Ponys finden jeden Weg zum Stall zurück, den sie ein einziges Mal gegangen sind. Wir hatten also keine Bedenken. Nur auf Hanko mußten wir aufpassen, der lief frei neben seiner Mutter her – manchmal auch nicht; kleine Pferdesöhne bummeln genau wie kleine Menschenkinder, die immer an Mutters Hand bleiben sollen –, und wir hatten noch ein ganzes Stück Fahrstraße vor uns, ehe wir in den abkürzenden Feldweg einbogen. Da haben wir trotz der Schneekälte mächtig geschwitzt. Immer wieder, wenn ein Auto sich ankündigte, mußte einer von uns vom Schlitten oder Pony herunter und Hanko erwischen, damit er nicht ins Auto lief. Steffi kann das am besten, aber manchmal mußten auch die andern ran, Katrin oder Angela oder auch Mutter. Schneeausflüge sind keine Erholungsfahrten.
Hier muß ich etwas einschalten: Alle Autofahrer, eigentlich ohne Ausnahme, benehmen sich, wenn wir mit unsern winzigen PS daherkommen, auf das liebenswürdigste und netteste. Sie steigen sofort vom Gaspedal herunter und vermindern ihre Geschwindigkeit und damit die Gefahr für unsere kleinen Bummelanten. Das tun sie freilich auch, um die Ponys zu sehen , aber außerdem auch aus Rücksicht. Es wird so viel über Rücksichtslosigkeit der Autofahrer erzählt. Wir können da nicht einstimmen. Allein viele Lastwagenfahrer finden es lustig, ganz nahe neben unsern Reitponys ihre entsetzlich lauten, nerventötenden Hupen ertönen zu lassen, wahrscheinlich versprechen sie sich davon, daß wir vor Schreck herunterfallen werden. Wir tun ihnen diesen Gefallen nicht, und auch die Ponys sind an sich autosicher. Freilich erschrecken sie jedesmal sehr, und das, finden wir, ist kein Witz. Tiere zu erschrekken und sich darüber lustig zu machen, das ist so häßlich, so herzensroh –, vielleicht aber nur unüberlegt. Vielleicht hilft dieses Buch ein kleines bißchen mit, diesen Unfug zu steuern, wir sind ja nicht die einzigen Ponyreiter in Deutschland.

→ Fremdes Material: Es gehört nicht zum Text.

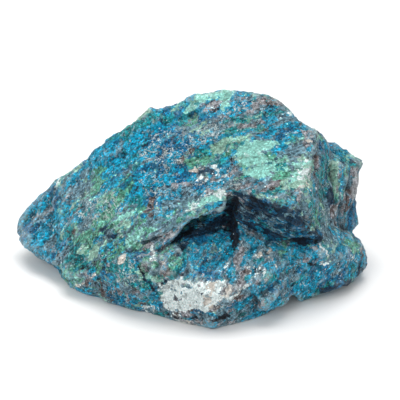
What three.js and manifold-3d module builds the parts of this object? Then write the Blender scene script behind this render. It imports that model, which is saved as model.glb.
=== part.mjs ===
// A rough hand specimen of chrysocolla: one broken lump of blue-green rock, about as wide
// as a palm, that lies on a flat base. Millimetres, +Z up, the worn front towards -Y.
// The origin is at the middle of the base.
//
// The lump is a join of blocks. A block is bounded by flat breaks, and a break is given by
// a point on it and the way it looks. Shallow folds roughen every break, and a closed grid
// is drawn tight over the whole form.

import * as THREE from 'three';
import { mergeVertices } from 'three/addons/utils/BufferGeometryUtils.js';
import { ConvexGeometry } from 'three/addons/geometries/ConvexGeometry.js';
import Module from 'manifold-3d';

// ---------------------------------------------------------------- driving dimensions

const LUMP_SIZE = [102.1, 75.1, 55.4];   // overall width, depth and height
const LUMP_HEART = [0, 2, 20];       // the point that the grid is drawn in towards
const GRID_REACH = 90;               // how far out the grid starts
const GRID_LEVELS = [7, 14, 28];     // cells along a side of the grid, coarse to fine
const SETTLE_ROUNDS = [50, 40, 30];  // how often each level is evened out
const SETTLE_SHARE = 0.7;            // how far a point moves to the middle of its neighbours
const LAST_TOUCHES = 4;              // drops onto the surface that close each level
const EDGE_ROUNDING = 1.2;           // where two breaks of a block meet
const JOIN_ROUNDING = 0.8;           // where two blocks meet
const RELIEF_SCALE = 0.6;            // depth of the folds, as a share of the depths below
const BASE_OVERSIZE = 1.5;           // what the base saws off below the lump
const NECK_INSET = 1.2;              // how far the neck stands back from the crown
const CRACK_WIDTH = 2.4;
const CRACK_FRONT = -27;
const CRACK_DEPTH = 16;
const CRACK_TOP = [11.7, 33.4];      // x and z of its upper end
const CRACK_FOOT = [10.3, 21];       // x and z of its lower end
const CRACK_LEAN = [0.6, 1];         // how far its inner edge stands over in x and in z

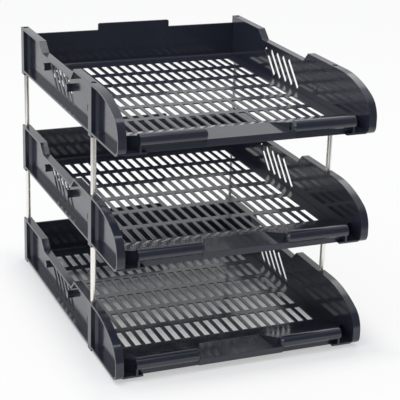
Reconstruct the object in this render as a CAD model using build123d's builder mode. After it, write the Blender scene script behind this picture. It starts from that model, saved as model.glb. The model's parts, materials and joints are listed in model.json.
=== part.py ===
from build123d import *

import math
import os

# Letter tray stack: three open trays, one above the other, on eight plain metal posts.
# Origin: middle of the footprint, at the feet. +X right, -Y front, +Z up, millimetres.

# Whole stack
overall_width = 260.0
overall_depth = 332.0
tray_height = 52.0
tray_pitch = 111.0
tray_names = ("bottom", "middle", "top")
storey_names = ("lower", "upper")

# Side panel: a thin web with a flange all round that turns outward
panel_width = 8.0
web_thickness = 1.2
flange_thickness = 2.2
foot_height = 3.0
nose_large_radius = 117.0
nose_large_angle = 27.0
nose_small_radius = 24.0
toe_radius = 9.0
notch_depth = 10.0
notch_from_rear = 73.0
notch_rear_slope = 12.0
notch_floor_length = 101.5
notch_front_slope = 10.0

# Columns in the side panel and the posts that plug into them
column_depth = 10.0
column_spacing = 244.0
column_flare = 2.5
post_diameter = 5.5
post_end_chamfer = 0.6
socket_depth = 18.0
press_clearance = 0.05
slide_clearance = 0.10

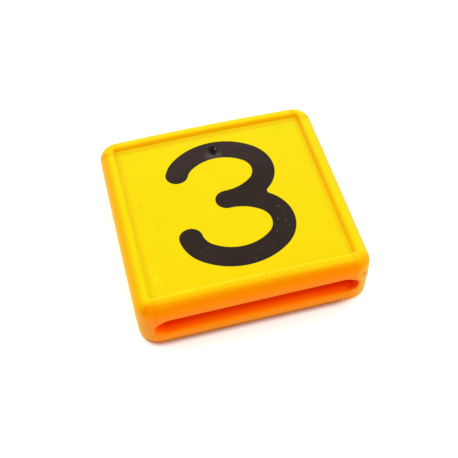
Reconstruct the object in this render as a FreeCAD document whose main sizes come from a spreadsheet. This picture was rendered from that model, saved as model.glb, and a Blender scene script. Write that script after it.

»Holen Sie Ihren kleinen Sohn lieber nicht mit dem Rodelschlitten ab«, hatte der behandelnde Arzt geraten. »Er war jetzt längere Zeit im zentralgeheizten Zimmer und holt sich womöglich eine Erkältung.«
Ben ist dünn und war als kleines Kind oft krank – er erblickte das Licht dieser Welt, als wir noch keine Ponys und auch sonst so gut wie nichts hatten, Mutter jedenfalls kein Bett. Wir andern hatten zu zweit oder dritt je eins – oder ein Sofa –, wie das eben damals so war. Über ein Jahr lebte Ben ausschließlich von Mutter, wir bekamen kein Gemüse, kein Obst, keine Milch, keine Butter. Wenn Mutter ihn nicht hätte stillen können, wäre er verhungert. Auch so blieb er zart, und seine Beine bogen sich nach außen, als er anfing zu laufen, daß man einen Fußball hätte durchschießen können. Wir größeren Kinder bewiesen das mit der Tat und fanden es herrlich lustig, Mutter weniger. »Die typischen Reiterbeine«, sagte sie manchmal, aber es klang eher betrübt als anerkennend. »Wann jemals«, so dachte sie wehmütig, »wird dieser arme kleine Kerl mal aufs Pferd kommen!«
Aber hier wie überhaupt
kam es anders, als man glaubt.
Ben saß nicht nur schon mit sieben auf dem Pony, seine Beine hatten sich inzwischen gestreckt und sind heute kein bißchen mehr krumm. Was beweist, daß der Mensch, viel, viel mehr aushält, als man gewöhnlich annimmt.